Effect of chemical composition and microstructure on the mechanical properties of resin composite CAD-CAM materials.

 

Fernando Ledesma-Renedo¹, Dr. Francisco Martínez-Rus¹, Dr. María Paz Salido¹, Dr. Marta Aragón-Camino², Prof. Miguel Ángel Rodríguez-Pérez³, Prof. Guillermo Pradíes⁴

 

¹ Department of Conservative and Prosthetic Dentistry, Faculty of Odontology, Complutense University of Madrid, Madrid, Spain,

² BioCritic. Group for Biomedical Research in Critical Care Medicine, Valladolid, Spain,

³ Cellular Materials Laboratory (CellMat), Condensed Matter Physics Department, University of Valladolid, Valladolid, Spain,

⁴ Department of Conservative and Prosthetic Dentistry, Faculty of Odontology, Complutense University of Madrid, Madrid, Spain.

 

Objectives

To assess the influence of chemical composition and microstructure on the mechanical properties (flexural strength, flexural modulus, and modulus of resilience) of ten commercially available resin composite blocks indicated for chairside CAD/CAM restorations.

 

Materials and Methods

The materials studied were Brava (BR; FGM Dental), Grandio-Block (GD; Voco), Shofu Block (SB; Shofu), Cerasmart 270 (CS; GC Dental Products), Brilliant Crios (BC; Coltene), Tetric-CAD (TC; Ivoclar Vivadent), Katana Avencia (KA; Kuraray Noritake), Lava Ultimate (LU; 3M ESPE), Mazic (MZ; Normon), Estelite P-Block (ES; Tokuyama Dental), IPS e.max CAD (EM; Ivoclar Vivadent) as positive control group, and G-Cam (GC; Graphenano) as negative control group.

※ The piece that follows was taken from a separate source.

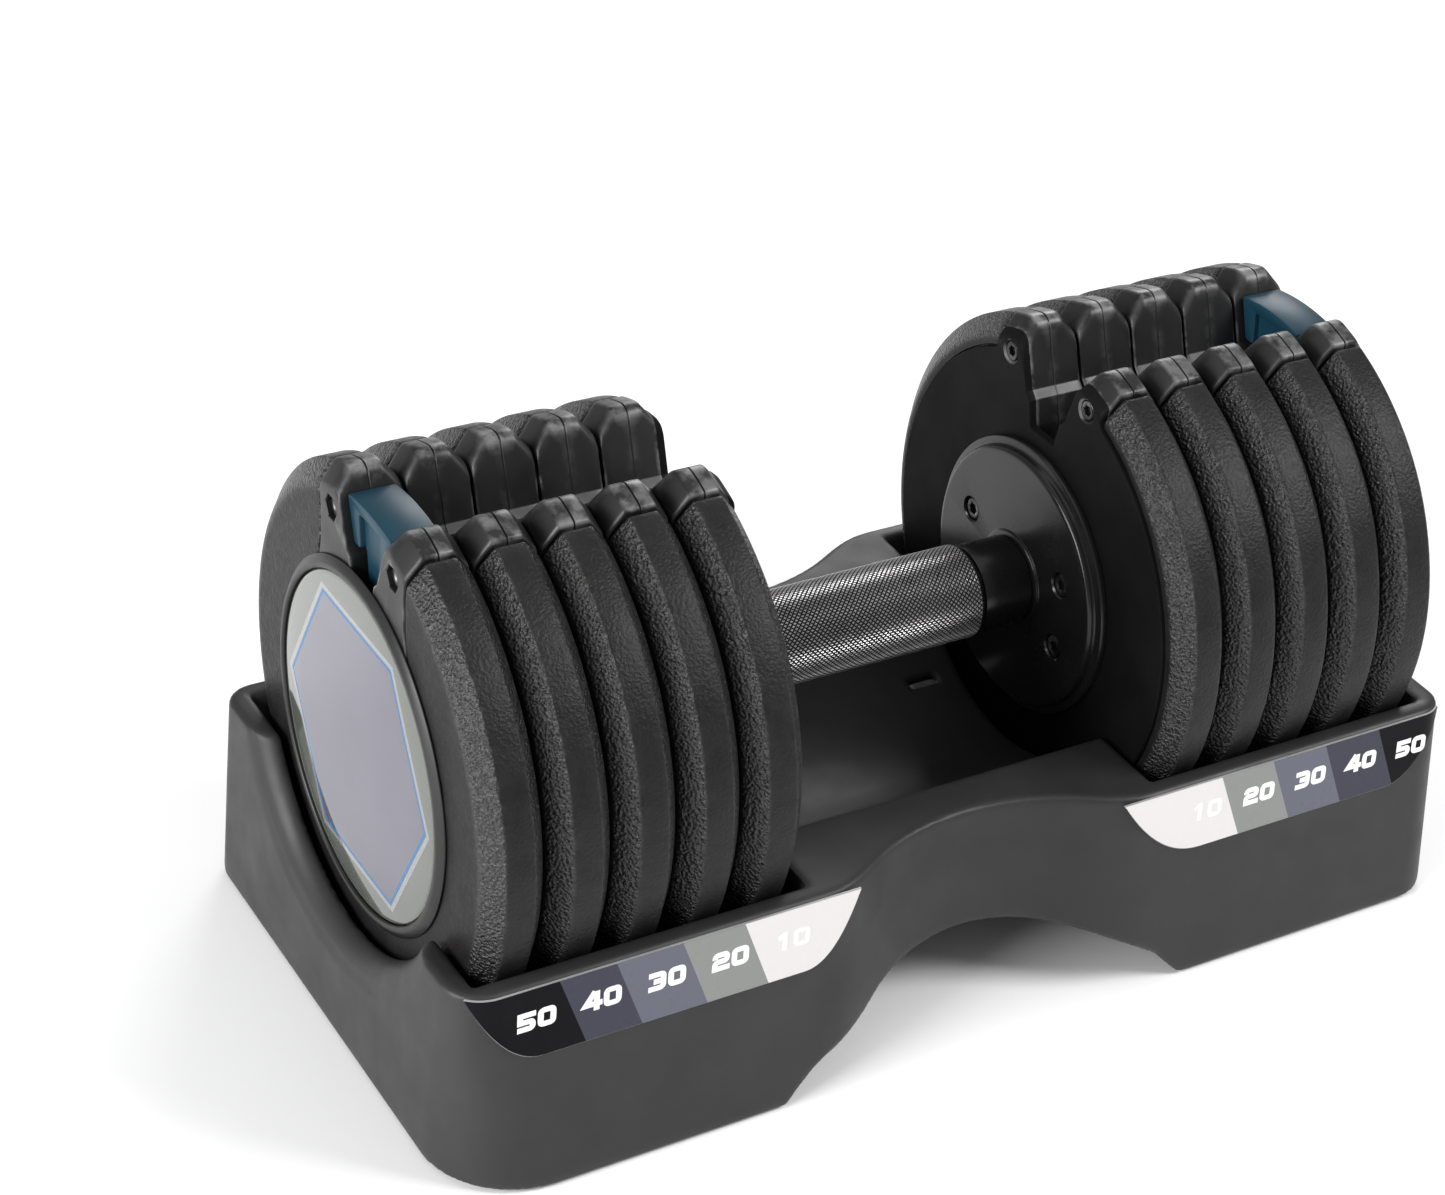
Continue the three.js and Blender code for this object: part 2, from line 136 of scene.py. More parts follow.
def place(obj, body, slot, *nodes):
    """Hands a piece over: its body and the CAD nodes it stands for. The slot is not used."""
    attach(obj, body)
    if nodes:
        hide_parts(*nodes)
    return obj


def circle(r, x, count=96, phase=0.0):
    a = np.linspace(0, 2 * math.pi, count, endpoint=False) + phase
    return np.stack([np.full(count, x), r * np.sin(a), r * np.cos(a)], 1)


def lathe(profile, count=160, closed=False):
    """Turned round the X axis from (radius, x) points. closed joins the last point to the first."""
    loops = [circle(r, x, count) for r, x in profile]
    if closed:
        return Shape().loft(loops + loops[:1], caps=False)
    return Shape().loft(loops)


def weld(obj, distance=1e-6):
    work = bmesh.new()
    work.from_mesh(obj.data)
    bmesh.ops.remove_doubles(work, verts=work.verts, dist=distance)
    bmesh.ops.recalc_face_normals(work, faces=work.faces)
    work.to_mesh(obj.data)
    work.free()
    return obj


def length(line):
    return np.linalg.norm(np.diff(line, axis=0), axis=1).sum()


def along(line, distances):
    steps = np.concatenate([[0], np.cumsum(np.linalg.norm(np.diff(line, axis=0), axis=1))])
    return np.stack([np.interp(distances, steps, line[:, k]) for k in range(line.shape[1])], 1)


def between_radii(line, r0, r1, count):
    """The stretch of a line that lies between two distances from the axis."""
    s = np.linspace(0, length(line), 600)
    r = np.linalg.norm(along(line, s), axis=1)
    start, end = np.interp([r0, r1], r, s)
    return along(line, np.linspace(start, end, count))


def arc(r, a0, a1, count):
    a = np.linspace(a0, a1, count)
    return np.stack([r * np.sin(a), r * np.cos(a)], 1)


def angle_of(point):
    return math.atan2(point[0], point[1])


CORNER_POINTS = 5


def soft_outline(sides, setbacks, counts):
    """Joins sides into a closed outline. Corner i, after side i, is rounded from its setback."""
    out = []
    most = 0.45     # of a side, so that the setbacks at its two ends never meet
    for i, (line, count) in enumerate(zip(sides, counts)):
        total = length(line)
        first, last = min(setbacks[i - 1], most * total), min(setbacks[i], most * total)
        body = along(line, np.linspace(first, total - last, count))
        following = sides[(i + 1) % len(sides)]
        start = along(following, [min(setbacks[i], most * length(following))])[0]
        t = np.linspace(0, 1, CORNER_POINTS + 2)[1:-1, None]
        out += [body, (1 - t) ** 2 * body[-1] + 2 * t * (1 - t) * line[-1] + t * t * start]
    return np.concatenate(out)


def shrunk(outline, amount):
    """The outline moved inwards by the amount, with the same number of points."""
    if not amount:
        return outline
    tangent = np.roll(outline, -1, 0) - np.roll(outline, 1, 0)
    tangent /= np.linalg.norm(tangent, axis=1)[:, None] + 1e-9
    y, z = outline.T
    area = (y * np.roll(z, -1) - np.roll(y, -1) * z).sum()
    normal = np.stack([tangent[:, 1], -tangent[:, 0]], 1) * (1 if area > 0 else -1)
    moved = outline - normal * amount
    for _ in range(40):
        # Where a run of points has turned back on itself, it is evened out with its neighbours.
        steps = [np.roll(line, -1, 0) - line for line in (outline, moved)]
        back = (steps[0] * steps[1]).sum(1) < 0
        if not back.any():
            break
        touched = back | np.roll(back, 1)
        moved[touched] = ((np.roll(moved, 1, 0) + np.roll(moved, -1, 0)) / 2)[touched]
    return moved


def at_x(outline, x):
    return np.column_stack([np.full(len(outline), x), outline])


def flipped(line):
    return (line * (-1, 1))[::-1]


def carve(obj, cutter):
    """Cuts one object out of another, and removes the cutter."""
    modifier = obj.modifiers.new("carve", "BOOLEAN")
    modifier.operation, modifier.solver, modifier.object = "DIFFERENCE", "MANIFOLD", cutter
    mesh = bpy.data.meshes.new_from_object(obj.evaluated_get(bpy.context.evaluated_depsgraph_get()))
    obj.modifiers.remove(modifier)
    obj.data = mesh
    bpy.data.objects.remove(cutter)
    mesh.set_sharp_from_angle(angle=math.radians(SHARP_ANGLE))
    return obj


# ---- Materials --------------------------------------------------------------------------------

class Paint:
    """A node material with mottled colour, uneven roughness, layered bump and worn edges."""

    def __init__(self, name, rough=0.5, metal=0.0, **sockets):
        self.material = bpy.data.materials.new(name)
        self.material.use_nodes = True
        self.tree = self.material.node_tree
        self.shader = self.tree.nodes["Principled BSDF"]
        self.shader.inputs["Metallic"].default_value = metal
        self.shader.inputs["Roughness"].default_value = rough
        for key, value in sockets.items():
            self.shader.inputs[key.replace("_", " ")].default_value = value
        self.point = self.node("ShaderNodeTexCoord").outputs["Object"]
        self.colour = None
        self.normal = None

    def node(self, kind, **values):
        node = self.tree.nodes.new(kind)
        for key, value in values.items():
            setattr(node, key, value)
        return node

    def link(self, source, target):
        self.tree.links.new(source, target)

    def noise(self, scale, detail=3.0):
        node = self.node("ShaderNodeTexNoise")
        node.inputs["Scale"].default_value = scale
        node.inputs["Detail"].default_value = detail
        node.inputs["Roughness"].default_value = 0.55
        self.link(self.point, node.inputs["Vector"])
        return node.outputs["Fac"]

    def cells(self, scale):
        node = self.node("ShaderNodeTexVoronoi", feature="SMOOTH_F1")
        node.inputs["Scale"].default_value = scale
        self.link(self.point, node.inputs["Vector"])
        return node.outputs["Distance"]

    def math(self, operation, a, b=0.0, c=0.0):
        node = self.node("ShaderNodeMath", operation=operation)
        for i, value in enumerate((a, b, c)):
            if isinstance(value, (int, float)):
                node.inputs[i].default_value = value
            else:
                self.link(value, node.inputs[i])
        return node.outputs[0]

    def spread(self, value, low, high, to_low=0.0, to_high=1.0):
        node = self.node("ShaderNodeMapRange")
        self.link(value, node.inputs["Value"])
        for key, number in (("From Min", low), ("From Max", high), ("To Min", to_low), ("To Max", to_high)):
            node.inputs[key].default_value = number
        return node.outputs["Result"]

    def attribute(self, name):
        return self.node("ShaderNodeAttribute", attribute_name=name).outputs["Fac"]

    def mix(self, factor, a, b):
        node = self.node("ShaderNodeMix", data_type="RGBA")
        self.link(factor, node.inputs["Factor"])
        for key, value in (("A", a), ("B", b)):
            socket = [s for s in node.inputs if s.name == key and s.type == "RGBA"][0]
            if isinstance(value, tuple):
                socket.default_value = (*value, 1.0)
            else:
                self.link(value, socket)
        return [s for s in node.outputs if s.type == "RGBA"][0]

    def mottle(self, a, b, scale):
        self.colour = self.mix(self.spread(self.noise(scale), 0.35, 0.65), a, b)
        return self

    def over(self, factor, colour):
        self.colour = self.mix(factor, self.colour, colour)
        return self

    def worn(self, colour, low=0.52, high=0.6, amount=1.0):
        """Paler along convex edges, unevenly."""
        point = self.node("ShaderNodeNewGeometry").outputs["Pointiness"]
        patchy = self.spread(self.noise(160.0, 4.0), 0.4, 0.62)
        return self.over(self.math("MULTIPLY", self.spread(point, low, high, 0.0, amount), patchy), colour)

    def rough(self, scale, low, high):
        self.link(self.spread(self.noise(scale), 0.3, 0.7, low, high), self.shader.inputs["Roughness"])
        return self

    def bump(self, height, strength, distance, by=None):
        node = self.node("ShaderNodeBump")
        node.inputs["Strength"].default_value = strength
        node.inputs["Distance"].default_value = distance
        if by is not None:
            self.link(self.math("MULTIPLY", by, strength), node.inputs["Strength"])
        self.link(height, node.inputs["Height"])
        if self.normal is not None:
            self.link(self.normal, node.inputs["Normal"])
        self.normal = node.outputs["Normal"]
        return self

    def done(self):
        if self.colour is not None:
            self.link(self.colour, self.shader.inputs["Base Color"])
        if self.normal is not None:
            self.link(self.normal, self.shader.inputs["Normal"])
        return self.material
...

Mechanical properties were measured using a three-point bending test and density using pycnometry. The curing process were characterized by differential scanning calorimetry (DSC), and thermogravimetric analysis (TGA) was performed to determine the filler content. Data were analyzed using descriptive and inferential statistics. A principal components analysis (PCA) was also conducted to examine relationships between the different variables.

 

Results

The mean flexural strength ranged from 130.93 MPa (SB) to 224.25 MPa (GD). The mean flexural modulus varied from 10.15 GPa (SB) to 20.88 GPa (GD). The mean modulus of resilience ranged from 0.67 MPa (LU) to 1.71 MPa (TC). Density values varied from 1.671 g/cm3 (SB) to 2.19 g/cm3 (TC). DSC plots only showed exothermic reaction peaks for BR. Inorganic filler content ranged from 60.65 wt% (BC) to 82.31 %wt (GD).

 

Conclusions

Density did not affect the mechanical properties of the tested materials. Instead, filler content proved to be a critical determinant. BR was the only material that exhibited free radicals. Therefore, the ability of achieving an adequate chemical bonding of these materials to the substrate remains questionable, since the industrial high-temperature-pressure polymerization results in a higher degree of conversion and less residual monomer in the material.